Pour incarner ce malaise avec brio, le génial et terrifiant Michael Parks (qui s’était déjà illustré dans Red State) était l’acteur idéal. En effet, le film distille avec intelligence sa montée en pression, et chaque scène où se pauvre Justin Long se fait maltraiter fonctionne à merveille. Hélas, le film a extrêmement de mal à exister au-delà de son concept, et n’a finalement pas grand chose (pour ne pas dire rien) à raconter. L’écriture s’étire et s’enrobe de sous-intrigues inintéressantes qui finissent par miner le rythme, comme un triangle amoureux bâclé entre Wallace, Ally, sa petite amie, et Teddy, co-présentateur du podcast et meilleur ami du protagoniste. L’utilisation maladroite du flash-back et la durée agaçante de certains dialogues vident ainsi le film de toute l’énergie qui l’animait lors de sa première partie. De plus, conscient du manque de substance contenu dans son concept, Smith ajoute une intrigue parallèle bancale mais paradoxalement nécessaire. Inquiets pour Wallace, Ally et Teddy se mettent à sa recherche. L’intrigue se double alors de l’enquête menée par ces deux personnages en pleine cambrousse canadienne afin de retrouver leur ami, en compagnie d’un spécialiste en serial-killer, l’étrange Guy LaPointe. L’apparition du personnage de Guy LaPointe (interprété par une superstar dans un caméo plus qu’inattendu) dans le dernier acte du film réveille légèrement le récit malgré des séquences d’une longueur injustifiée. Si la scène finale en forme d’apothéose outrancière relève un peu le niveau, on ressort légèrement frustré de cette expérience qui, étrangement, manque de folie et d’inspiration.

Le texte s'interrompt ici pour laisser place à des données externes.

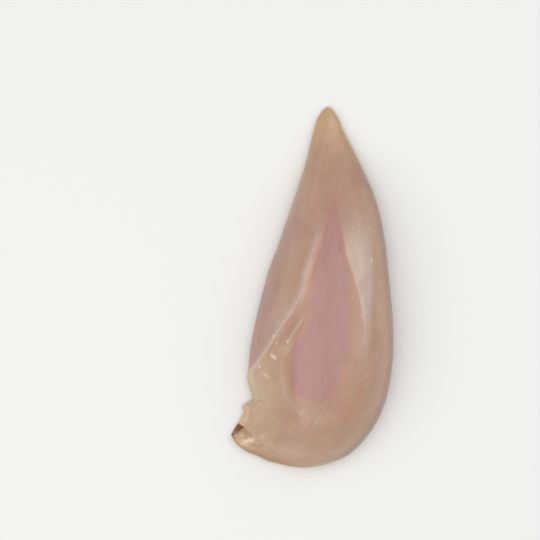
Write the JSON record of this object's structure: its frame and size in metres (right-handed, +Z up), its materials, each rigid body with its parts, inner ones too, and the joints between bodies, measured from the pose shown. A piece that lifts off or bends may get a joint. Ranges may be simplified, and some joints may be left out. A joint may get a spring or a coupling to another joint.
{
  "type": "raw chicken breast",
  "caption": "Raw boneless, skinless chicken breast fillet, thick and round at the shoulder end and tapering to a thin tail, lying on its flat rib side.",
  "frame": {"origin": "middle of the fillet's bounding box, at the level of the board it lies on", "axes": "+Y along the fillet from the round shoulder end to the thin tail, +X towards the plump outer side, +Z up from the flat rib side to the domed skin side"},
  "size_m": [0.073, 0.163, 0.0304],
  "materials": {
    "raw_chicken_flesh": "moist, translucent, low gloss; pale pink flesh with whitish membrane and fat"
  },
  "bodies": {
    "root": {"chicken_breast": "raw_chicken_flesh"}
  },
  "joints": []
}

Drôle, frustrant, jouissif, bancal, Tusk est un peu tout ça à la fois : un beau bordel dont le jusqu’au-boutisme force le respect. Assurément, le film ne fera pas l’unanimité (comme en témoigne son bide au box-office américain), mais s’impose comme un objet singulier dans la production horrifique actuelle. C’est donc avec impatience que l’on attend Yoga Hosers, le prochain film de Kevin Smith, qui prendra place dans le même univers.